Question

How do you use the rational roots theorem to find all possible zeros of `f(x) = x^3 - 12x - 16`?

Answer 1

The zeros of this `f(x)` are all rational:

`x=-2` with multiplicity `2`

`x=4`

Explanation:

`f(x) = x^3-12x-16`

By the rational roots theorem, any rational zeros of `f(x)` must be expressible in the form `p/q` for integers `p, q` with `p` a divisor of the constant term `-16` and `q` a divisor of the coefficient `1` of the leading term.

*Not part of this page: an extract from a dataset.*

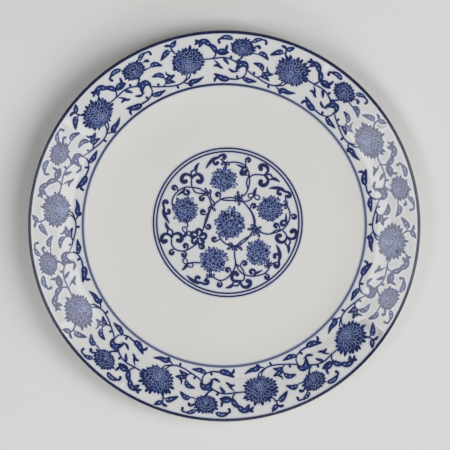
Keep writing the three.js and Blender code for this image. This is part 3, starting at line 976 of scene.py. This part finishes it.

That means that the only possible rational zeros are:

`+-1`, `+-2`, `+-4`, `+-8`, `+-16`

Also note that the signs of the coefficients of `f(x)` follow the pattern `+ - -`, with one change of sign. Hence `f(x)` has exactly one positive zero.

So start trying the positive possibilities first:

`f(1) = 1-12-16 = -27`

`f(2) = 8-24-16 = -32`

`f(4) = 64-48-16 = 0`

So `x=4` is a zero and `(x-4)` a factor:

`x^3-12x-16 = (x-4)(x^2+4x+4) = (x-4)(x+2)(x+2)`

So `x=-2` is the other zero of `f(x)`, with multiplicity `2`